= Source data =

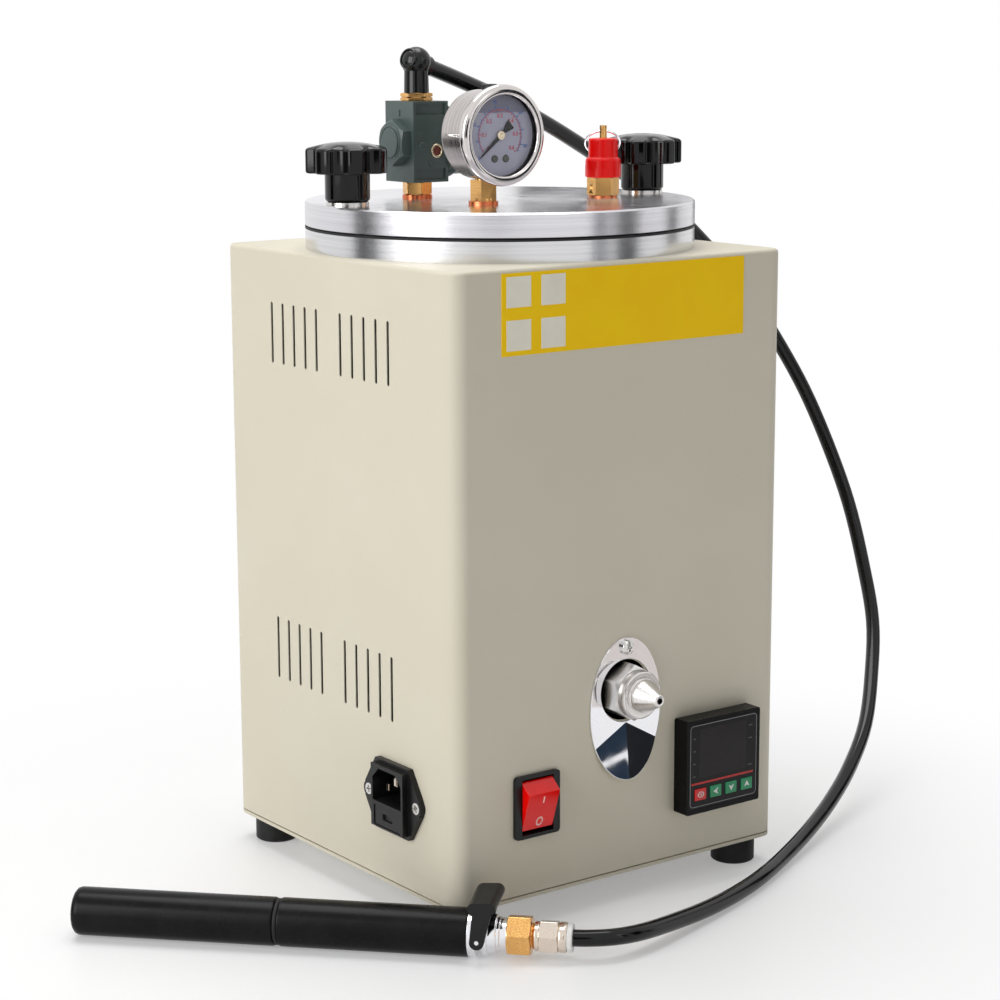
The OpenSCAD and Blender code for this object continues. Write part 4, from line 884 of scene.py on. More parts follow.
def turn_to_axis(tree, vector, centre, axis):
    """Object coordinates moved so that the axis of a round piece becomes local Z."""
    turn = Vector(axis).rotation_difference(Vector((0, 0, 1))).to_matrix()
    return add_node(
        tree,
        "ShaderNodeMapping",
        {"Vector": vector, "Rotation": turn.to_euler(), "Location": -(turn @ Vector(centre))},
    ).outputs[0]


# %% [markdown]
# Painted sheet steel. The coat is a matte warm beige-grey; its corners have rubbed a little lighter.


# %% Painted finishes
def painted(
    name, light, dark, rough, grain=1400.0, strength=0.25, worn=0.25, rubbed="#e8e4d8", coat=0.0, shine=0.5
):
    material, tree, shader, place = blank(
        name, Coat_Weight=coat, Coat_Roughness=0.12, Specular_IOR_Level=shine
    )
    skin = effect(tree, powder_grain, Vector=place, Scale=grain, Strength=strength)
    edges = effect(tree, edge_wear_and_highlight, Vector=place, Amount=worn)
    body = mix(tree, skin["Drift"], paint(light), paint(dark))
    tree.links.new(mix(tree, edges["Edge"], body, paint(rubbed)), shader.inputs["Base Color"])
    tree.links.new(remap(tree, skin["Pits"], rough - 0.05, rough + 0.07), shader.inputs["Roughness"])
    tree.links.new(skin["Normal"], shader.inputs["Normal"])
    return material


case_coat = painted("case_powder_coat", "#d6cfbc", "#d3ccb8", 0.5, strength=0.16)
tree = case_coat.node_tree
shader = tree.nodes["Principled BSDF"]
coated = shader.inputs["Base Color"].links[0].from_socket
case_place = add_node(tree, "ShaderNodeTexCoord").outputs["Object"]
inside = effect(tree, below_skin, Vector=case_place)
# Painted shade: deeper than the skin, the coat turns near-black, for the shade inside the vents.
tree.links.new(mix(tree, inside["Inside"], coated, paint("#0a0a0a")), shader.inputs["Base Color"])
regulator_coat = painted(
    "regulator_cast_coat", "#4c5b57", "#43514e", 0.34, grain=700.0, strength=0.3, worn=0.3, rubbed="#7f8d89"
)
red_coat = painted(
    "red_anodised", "#ff0200", "#f40000", 0.3, grain=2600.0, strength=0.04, worn=0.3, rubbed="#ff3a2a",
    coat=0.2, shine=0.2
)
needle_paint = painted(
    "needle_paint", "#0b0b0b", "#060606", 0.5, strength=0.1, worn=0.1, rubbed="#202020", shine=0.2
)
print("painted finishes ready")

# %% [markdown]
# Metals. All of them are one recipe: a base colour that shifts between two tones along the tool marks,
# roughness that follows the marks, and edges painted towards white, a painted highlight where they would catch
# the light. Round pieces get rings round their own axis, flat ones get brush lines.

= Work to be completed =
Give the listing again, word for word.

= Written solution =
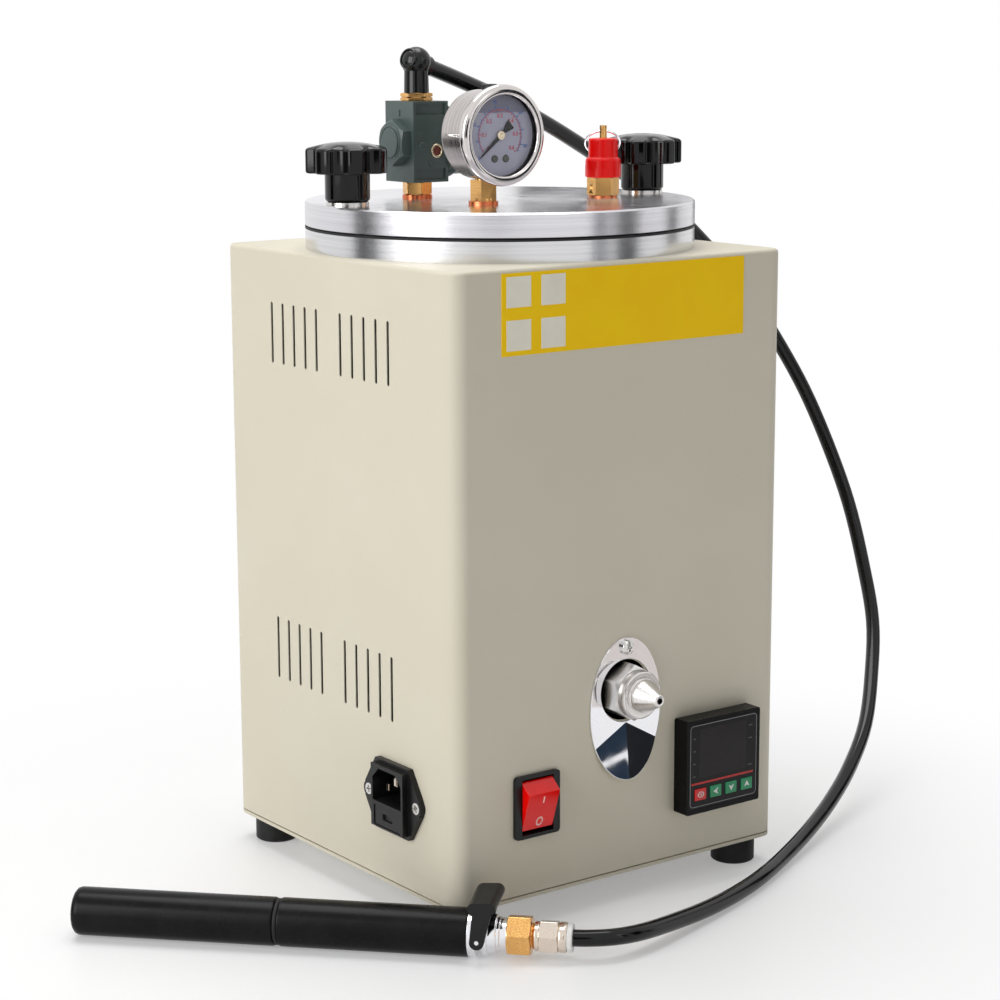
The OpenSCAD and Blender code for this object continues. Write part 4, from line 884 of scene.py on. More parts follow.
def turn_to_axis(tree, vector, centre, axis):
    """Object coordinates moved so that the axis of a round piece becomes local Z."""
    turn = Vector(axis).rotation_difference(Vector((0, 0, 1))).to_matrix()
    return add_node(
        tree,
        "ShaderNodeMapping",
        {"Vector": vector, "Rotation": turn.to_euler(), "Location": -(turn @ Vector(centre))},
    ).outputs[0]


# %% [markdown]
# Painted sheet steel. The coat is a matte warm beige-grey; its corners have rubbed a little lighter.


# %% Painted finishes
def painted(
    name, light, dark, rough, grain=1400.0, strength=0.25, worn=0.25, rubbed="#e8e4d8", coat=0.0, shine=0.5
):
    material, tree, shader, place = blank(
        name, Coat_Weight=coat, Coat_Roughness=0.12, Specular_IOR_Level=shine
    )
    skin = effect(tree, powder_grain, Vector=place, Scale=grain, Strength=strength)
    edges = effect(tree, edge_wear_and_highlight, Vector=place, Amount=worn)
    body = mix(tree, skin["Drift"], paint(light), paint(dark))
    tree.links.new(mix(tree, edges["Edge"], body, paint(rubbed)), shader.inputs["Base Color"])
    tree.links.new(remap(tree, skin["Pits"], rough - 0.05, rough + 0.07), shader.inputs["Roughness"])
    tree.links.new(skin["Normal"], shader.inputs["Normal"])
    return material


case_coat = painted("case_powder_coat", "#d6cfbc", "#d3ccb8", 0.5, strength=0.16)
tree = case_coat.node_tree
shader = tree.nodes["Principled BSDF"]
coated = shader.inputs["Base Color"].links[0].from_socket
case_place = add_node(tree, "ShaderNodeTexCoord").outputs["Object"]
inside = effect(tree, below_skin, Vector=case_place)
# Painted shade: deeper than the skin, the coat turns near-black, for the shade inside the vents.
tree.links.new(mix(tree, inside["Inside"], coated, paint("#0a0a0a")), shader.inputs["Base Color"])
regulator_coat = painted(
    "regulator_cast_coat", "#4c5b57", "#43514e", 0.34, grain=700.0, strength=0.3, worn=0.3, rubbed="#7f8d89"
)
red_coat = painted(
    "red_anodised", "#ff0200", "#f40000", 0.3, grain=2600.0, strength=0.04, worn=0.3, rubbed="#ff3a2a",
    coat=0.2, shine=0.2
)
needle_paint = painted(
    "needle_paint", "#0b0b0b", "#060606", 0.5, strength=0.1, worn=0.1, rubbed="#202020", shine=0.2
)
print("painted finishes ready")

# %% [markdown]
# Metals. All of them are one recipe: a base colour that shifts between two tones along the tool marks,
# roughness that follows the marks, and edges painted towards white, a painted highlight where they would catch
# the light. Round pieces get rings round their own axis, flat ones get brush lines.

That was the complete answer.